--- begin ---

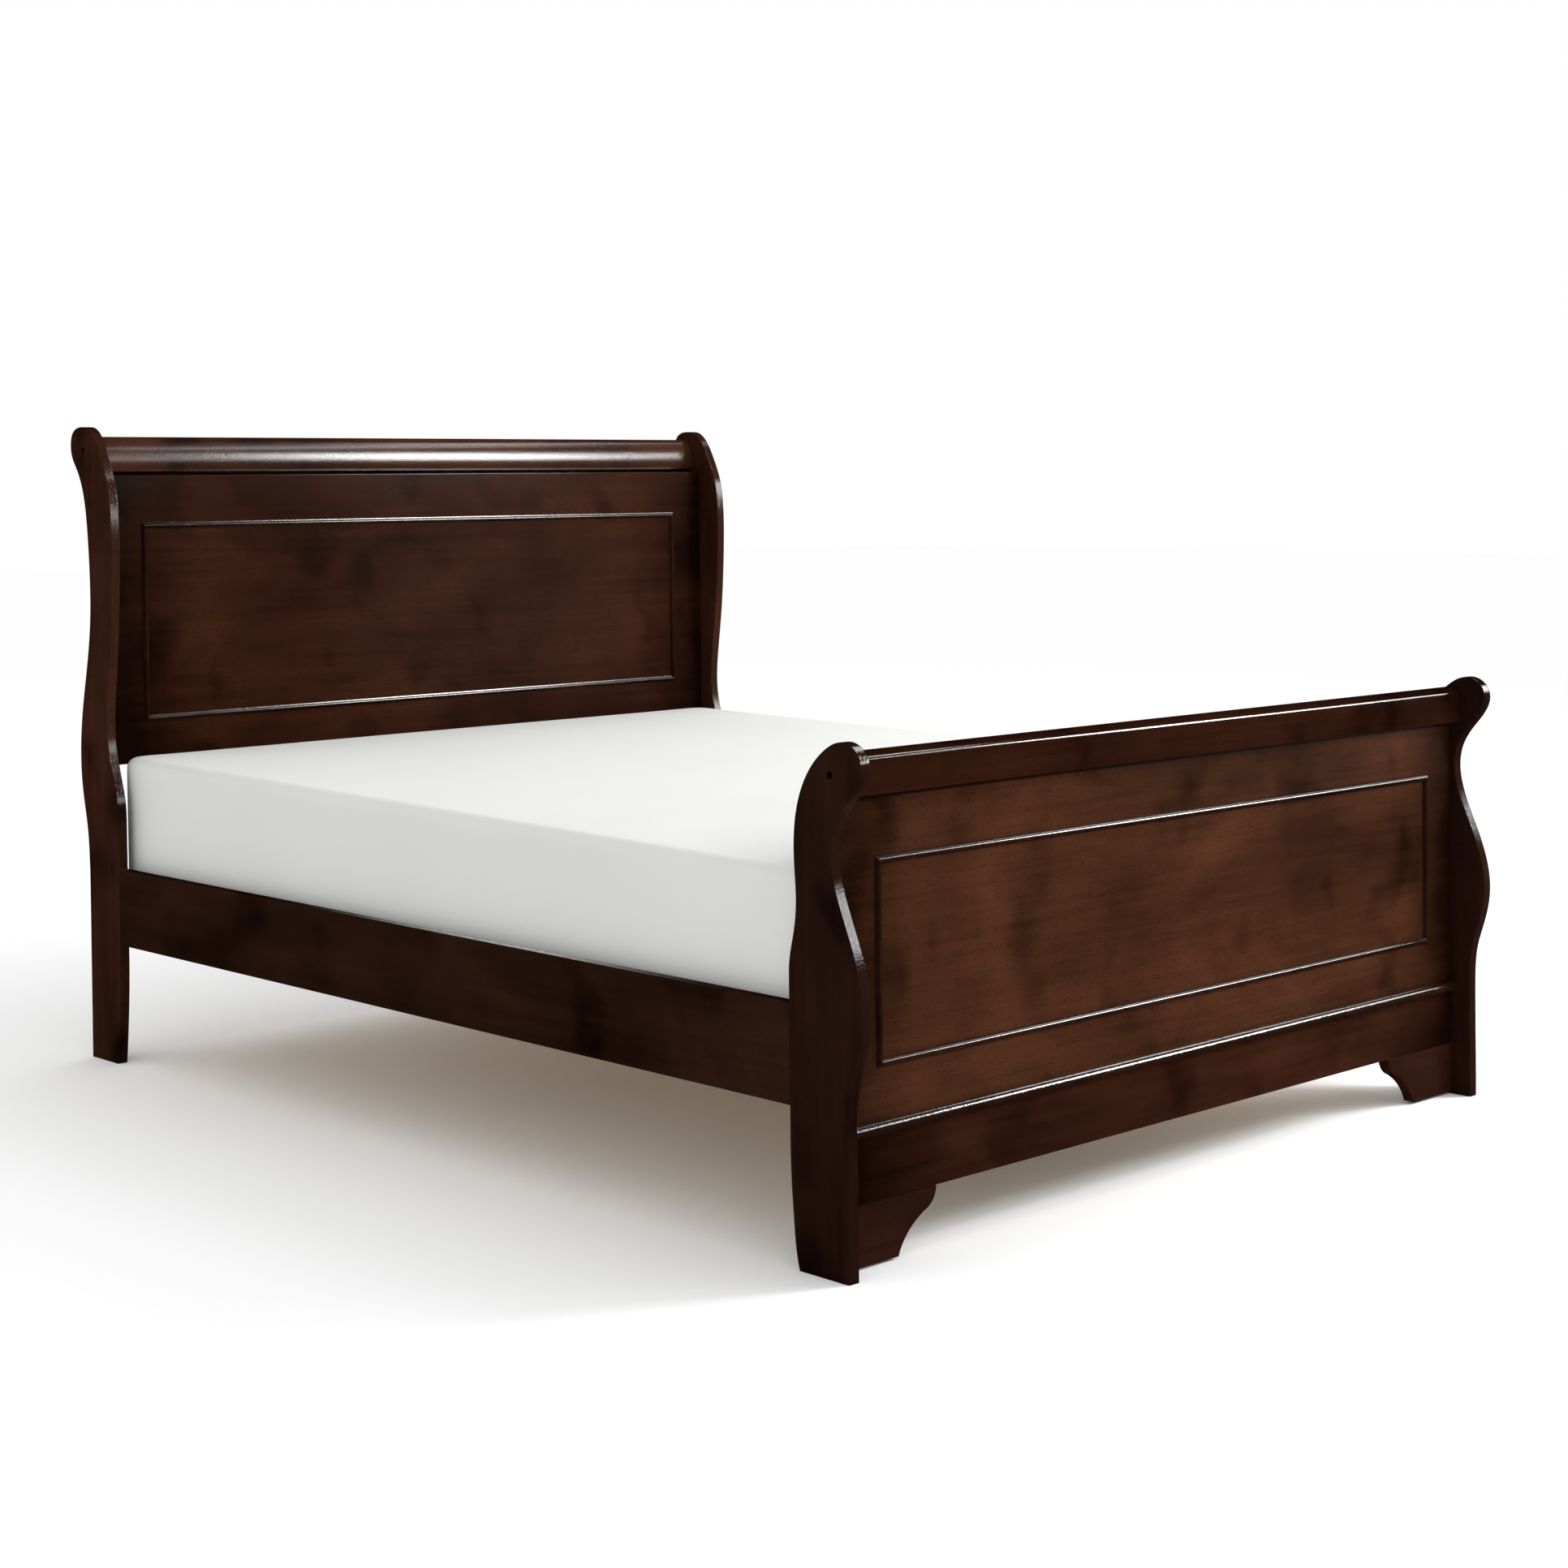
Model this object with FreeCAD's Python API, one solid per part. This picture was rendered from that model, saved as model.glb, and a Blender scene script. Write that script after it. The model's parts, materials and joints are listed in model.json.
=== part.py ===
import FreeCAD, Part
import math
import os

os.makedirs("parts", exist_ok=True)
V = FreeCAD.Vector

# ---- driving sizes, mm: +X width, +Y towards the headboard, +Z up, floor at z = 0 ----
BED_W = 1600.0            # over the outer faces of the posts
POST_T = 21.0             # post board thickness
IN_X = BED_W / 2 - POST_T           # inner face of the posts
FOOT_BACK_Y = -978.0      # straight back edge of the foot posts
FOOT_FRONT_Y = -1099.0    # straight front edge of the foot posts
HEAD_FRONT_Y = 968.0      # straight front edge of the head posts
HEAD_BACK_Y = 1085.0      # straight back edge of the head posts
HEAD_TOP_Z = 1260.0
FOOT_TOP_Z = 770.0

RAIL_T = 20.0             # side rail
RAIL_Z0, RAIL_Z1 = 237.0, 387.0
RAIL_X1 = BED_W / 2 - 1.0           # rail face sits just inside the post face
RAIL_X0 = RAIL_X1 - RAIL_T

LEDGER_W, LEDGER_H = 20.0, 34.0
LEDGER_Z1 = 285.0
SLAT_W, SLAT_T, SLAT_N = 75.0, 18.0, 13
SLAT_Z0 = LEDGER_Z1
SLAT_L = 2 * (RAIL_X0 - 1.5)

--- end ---

Task requirements
Repeat the material from above exactly, word for word.

Reply
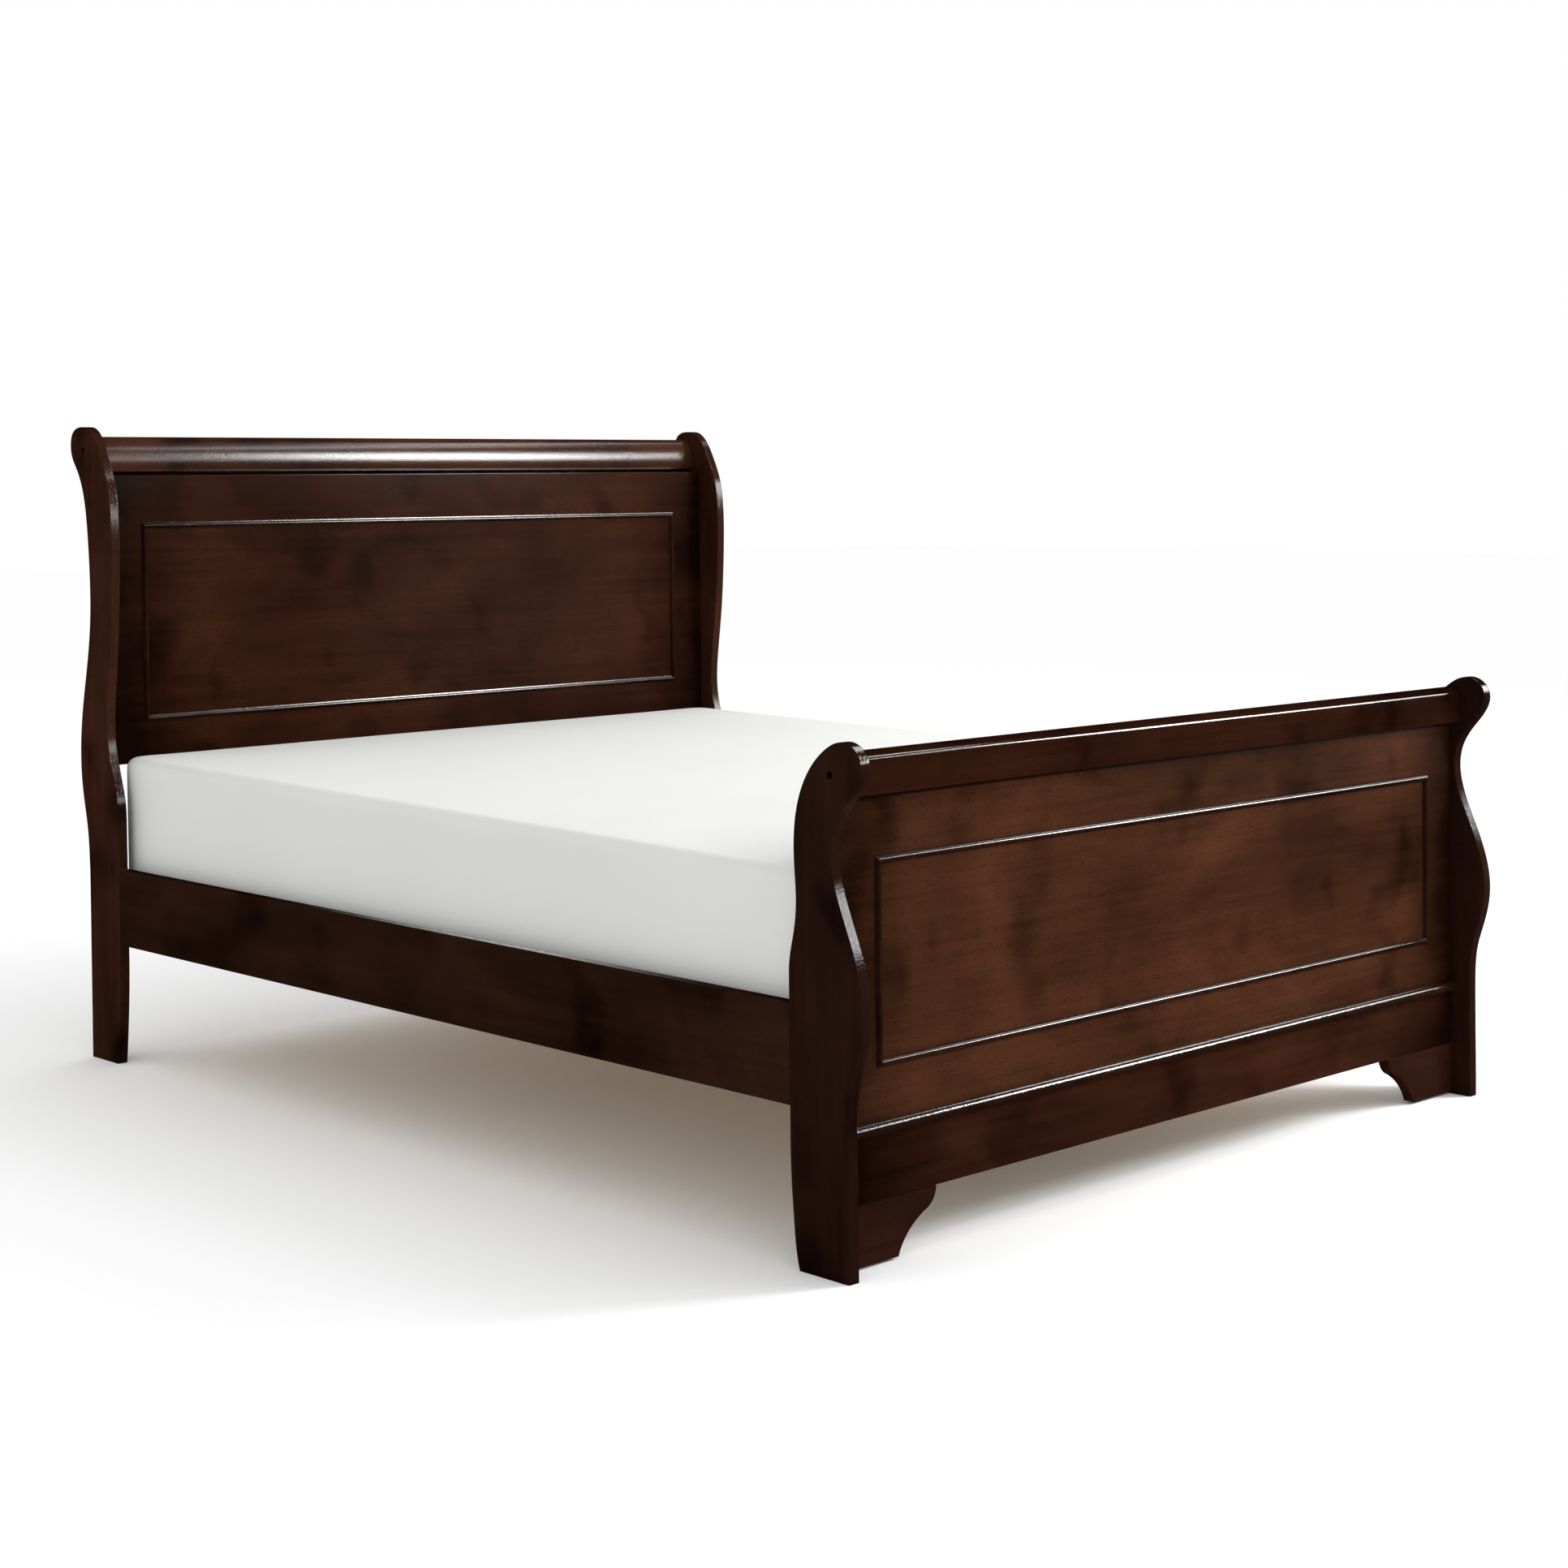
Model this object with FreeCAD's Python API, one solid per part. This picture was rendered from that model, saved as model.glb, and a Blender scene script. Write that script after it. The model's parts, materials and joints are listed in model.json.
=== part.py ===
import FreeCAD, Part
import math
import os

os.makedirs("parts", exist_ok=True)
V = FreeCAD.Vector

# ---- driving sizes, mm: +X width, +Y towards the headboard, +Z up, floor at z = 0 ----
BED_W = 1600.0            # over the outer faces of the posts
POST_T = 21.0             # post board thickness
IN_X = BED_W / 2 - POST_T           # inner face of the posts
FOOT_BACK_Y = -978.0      # straight back edge of the foot posts
FOOT_FRONT_Y = -1099.0    # straight front edge of the foot posts
HEAD_FRONT_Y = 968.0      # straight front edge of the head posts
HEAD_BACK_Y = 1085.0      # straight back edge of the head posts
HEAD_TOP_Z = 1260.0
FOOT_TOP_Z = 770.0

RAIL_T = 20.0             # side rail
RAIL_Z0, RAIL_Z1 = 237.0, 387.0
RAIL_X1 = BED_W / 2 - 1.0           # rail face sits just inside the post face
RAIL_X0 = RAIL_X1 - RAIL_T

LEDGER_W, LEDGER_H = 20.0, 34.0
LEDGER_Z1 = 285.0
SLAT_W, SLAT_T, SLAT_N = 75.0, 18.0, 13
SLAT_Z0 = LEDGER_Z1
SLAT_L = 2 * (RAIL_X0 - 1.5)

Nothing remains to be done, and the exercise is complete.